Kindheit (Neue Gedichte)
Re: Kindheit (Neue Gedichte)
Liebe stilz/Ingrid,
an Deiner letzten Bemerkung bleibe ich hängen. Warum preist Rilke mit diesen Worten die Kindheit? In welchen Wendungen des Gedichts erkennt man das? Ich dachte bislang, etwas schlicht und allgemein gesagt, daß Rilke das Dasein preist, den Widernissen zum Trotz. Der Vergleich zwischen dem Verständigtsein der Zugvögel und dem Weltverständnis des Kindes dagegen leuchtet mir sehr ein.
Einen schönen Sonntag,
helle
an Deiner letzten Bemerkung bleibe ich hängen. Warum preist Rilke mit diesen Worten die Kindheit? In welchen Wendungen des Gedichts erkennt man das? Ich dachte bislang, etwas schlicht und allgemein gesagt, daß Rilke das Dasein preist, den Widernissen zum Trotz. Der Vergleich zwischen dem Verständigtsein der Zugvögel und dem Weltverständnis des Kindes dagegen leuchtet mir sehr ein.
Einen schönen Sonntag,
helle
Re: Kindheit (Neue Gedichte)
Lieber helle,
ich begreife „preisen“ (im Sinne der Neunten Elegie) oder „rühmen“ (im Sinne des „Oh sage“-Gedichtes) nicht als ein „Loben“, ein „Verherrlichen“ oder ein sonstwie „Verklären“.

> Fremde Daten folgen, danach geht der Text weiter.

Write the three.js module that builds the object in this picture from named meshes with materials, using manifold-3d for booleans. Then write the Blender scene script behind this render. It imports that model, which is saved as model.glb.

Sondern ich begreife es als ein „Sachliches Sagen“ im Sinne der Ding-Gedichte:
Und das ist es, was Rilke mir zu versuchen scheint in diesem Gedicht über die „Kindheit“.
Rilke „preist“ hier also nicht die Kindheit (das kann er noch nicht, dazu »wäre [es] gut viel nachzudenken, um/von so Verlornem etwas auszusagen«), sondern er „preist“ allenfalls die Tatsache, daß es Kindheit gibt im Leben jedes Menschen; und er skizziert nur andeutungsweise, in einigen wenigen „Strichen“, das „Wesen“ der Kindheit, dieses Mysteriums: einerseits wie es war, solange sie noch währte, andererseits auch ihren unabwendbaren Verlust...
Für mich lebt das Gedicht „Kindheit“ die Fragen, mit denen die Vierte Elegie endet:
Herzlichen Gruß,
Ingrid
ich begreife „preisen“ (im Sinne der Neunten Elegie) oder „rühmen“ (im Sinne des „Oh sage“-Gedichtes) nicht als ein „Loben“, ein „Verherrlichen“ oder ein sonstwie „Verklären“.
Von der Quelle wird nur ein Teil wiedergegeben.